Figure 3: Use an FTP Client to Copy the Necessary Files from Your Desktop to the Web Server at the Web Host Provider (Click to view full-size image)
The user experience is not affected by the application's compilation model. The same ASP.NET pages are accessible and they look and behave the same whether the website was created using the Web Application Project model or the Web Site Project model.
Updating a Web Application on Production
Web application development and deployment are not a one-time process. For example, when creating the Book Review website I built the various pages and wrote the accompanying code on my personal computer (the development environment). After reaching a certain stable state, I deployed my application so that others could visit the site and read my reviews. But deployment does not mark the end of my development on this site. I may add more book reviews or implement new features, such as allowing my visitors to rate books or leave their own comments. Such enhancements would be developed on the development environment and, when completed, would need to be deployed. Development and deployment, therefore, are cyclical. You develop an application and then deploy it. While the site is live and in production, new features are added and bugs are fixed over time, which necessitates re-deploying the application. And so on and so on.

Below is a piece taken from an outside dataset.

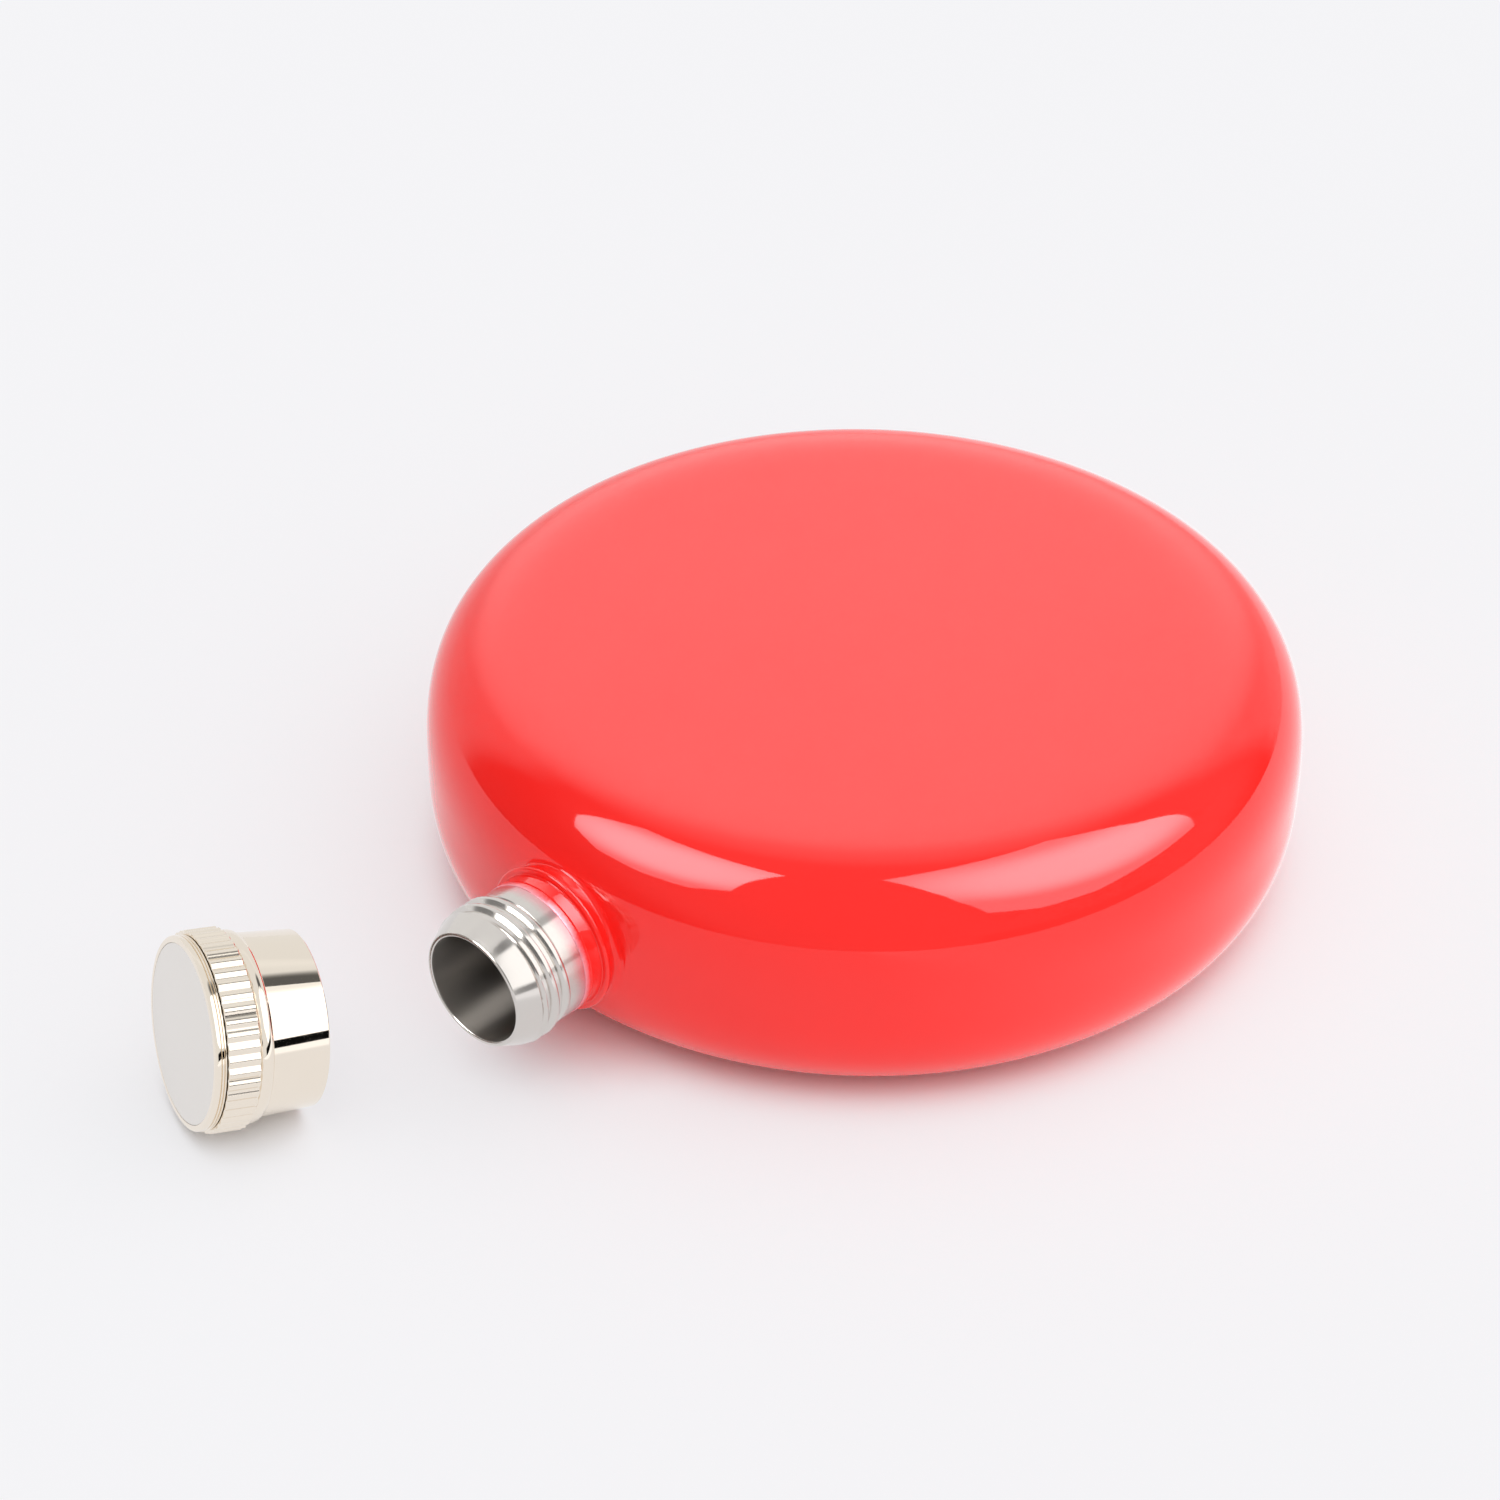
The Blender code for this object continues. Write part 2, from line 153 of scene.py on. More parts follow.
def node(tree, kind, **settings):
    """Adds a shader node and sets its properties; a name with a leading in_ sets an input instead."""
    added = tree.nodes.new(kind)
    for key, value in settings.items():
        if key.startswith("in_"):
            slot = key[3:]
            added.inputs[int(slot) if slot.isdigit() else slot.replace("_", " ")].default_value = value
        else:
            setattr(added, key, value)
    return added


def fed(tree, value, slot):
    """Gives an input a link from a socket, or a plain number."""
    if isinstance(value, bpy.types.NodeSocket):
        tree.links.new(value, slot)
    else:
        slot.default_value = value


def worked(tree, operation, *values):
    """A math node on sockets or plain numbers."""
    result = node(tree, "ShaderNodeMath", operation=operation)
    for value, slot in zip(values, result.inputs):
        fed(tree, value, slot)
    return result.outputs["Value"]


def masked(tree, source, low, high, top=1.0):
    """A smooth step of a number, from 0 at low to the top at high."""
    step = node(tree, "ShaderNodeMapRange", interpolation_type="SMOOTHSTEP", in_To_Max=top)
    fed(tree, source, step.inputs["Value"])
    fed(tree, low, step.inputs["From Min"])
    fed(tree, high, step.inputs["From Max"])
    return step.outputs["Result"]


def own_coordinates(tree, place):
    """Object coordinates brought into a piece's own frame, in metres, with its axis along Z."""
    source = node(tree, "ShaderNodeTexCoord")
    turn = node(tree, "ShaderNodeMapping", vector_type="TEXTURE")
    turn.inputs["Location"].default_value = place.to_translation()
    turn.inputs["Rotation"].default_value = place.to_euler()
    tree.links.new(source.outputs["Object"], turn.inputs["Vector"])
    return turn.outputs["Vector"]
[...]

As you might expect, when re-deploying a web application you only need to copy new and changed files. There's no need to re-deploy unchanged pages or server- or client-side support files (although there's no harm in doing so).
One thing to keep in mind when using explicit compilation is that anytime you add a new ASP.NET page to the project or make any code-related changes, you need to rebuild your project, which updates the assembly in the
Bin folder. Consequently, you'll need to copy this updated assembly to production when updating a web application on production (along with the other new and updated content).
Also understand that any changes to the
Web.config or the files in the
Bin directory stops and restarts the website's Application Pool. If your session state is stored using the
InProc mode (the default) then your site's visitors will lose their session state whenever these key files are modified. To avoid this pitfall, consider storing session using the
SQLServer modes. For more information on this topic read Session-State Modes.
Finally, keep in mind that re-deploying an application can take anywhere from a few seconds to several minutes, depending on the number and size of files that need to be copied to the production environment. During this time users visiting your site may experience errors or odd behavior. You can "turn off" your entire application by adding a page named
App_Offline.htm to your application's root directory that explains to your users that the site is down for maintenance (or whatever) and will be back up shortly. When the
App_Offline.htm file is present, the ASP.NET runtime redirects all incoming requests to that page.
Deploying a web application entails copying the necessary files from the development environment to the production environment. The most common means by which files are transferred over a network is the File Transfer Protocol (FTP), and most web host providers support FTP access to their web servers. In this tutorial we saw how to use an FTP client to deploy the needed files to the web server. Once deployed, the website can be visited by anyone with a connection to the Internet!